Electronic Tunnel Factors in Molecular Electron Transfer and Molecular Conduction

The electrochemical study of electron transport between Au electrodes and the redox molecule Os[(bpy) 2 (PyCH 2 NH 2 CO-]ClO 4 tethered to molecular linkers of different length (1.3 to 2.9 nm) to Au surfaces has shown an exponential decay of the rate constant k ET 0 with a slope β = 0.53 consistent with through bond tunneling to the redox center.
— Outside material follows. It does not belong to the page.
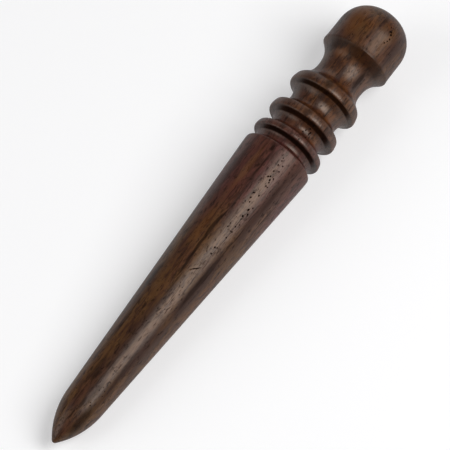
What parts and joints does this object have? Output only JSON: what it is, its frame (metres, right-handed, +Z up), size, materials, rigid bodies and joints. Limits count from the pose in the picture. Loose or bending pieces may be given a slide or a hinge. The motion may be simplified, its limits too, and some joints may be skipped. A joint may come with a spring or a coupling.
{
  "type": "turned wooden edge slicker",
  "caption": "Round hardwood hand tool turned in one piece: blunt point, long taper, beaded grooves, waisted neck and round knob.",
  "frame": {"origin": "bottom centre of the bounding box, on the flat surface that the taper lies on", "axes": "+X along the stick towards the knob, with the point at -X; +Z up, square to the surface; the turning axis rises 2.95 degrees towards +X"},
  "size_m": [0.1648, 0.0224, 0.0242],
  "materials": {
    "rosewood": "satin oiled dark rosewood, open pores, grain along the length"
  },
  "bodies": {
    "root": {"slicker_body": "rosewood"}
  },
  "joints": []
}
Electrochemical gating of single osmium molecules in an asymmetric tunneling nano-gap between a Au(111) substrate electrode modified with the redox molecules and a Pt-Ir tip of a scanning tunneling microscope was achieved by independent control of the reference electrode potential in the electrolyte, E ref − E s , and the tipsubstrate bias potential, E bias . Enhanced tunneling current at the osmium complex redox potential was observed as compared to the off resonance set point tunneling current with a linear dependence of the overpotential at maximum current vs. the E bias . This corresponds to a sequential two-step electron transfer with partial vibration relaxation from the substrate Au(111) to the redox molecule in the nano-gap and from this redox state to the Pt-Ir tip according to the model of Kuznetsov and Ulstrup (J Phys Chem A 104: 11531, 2000). Comparison of short and long linkers of the osmium complex has shown the same two-step ET (electron transfer) behavior due to the long time scale in the complete reduction-oxidation cycle in the electrochemical tunneling spectroscopy (EC-STS) experiment as compared to the time constants for electron transfer for all linker distances, k ET 0 .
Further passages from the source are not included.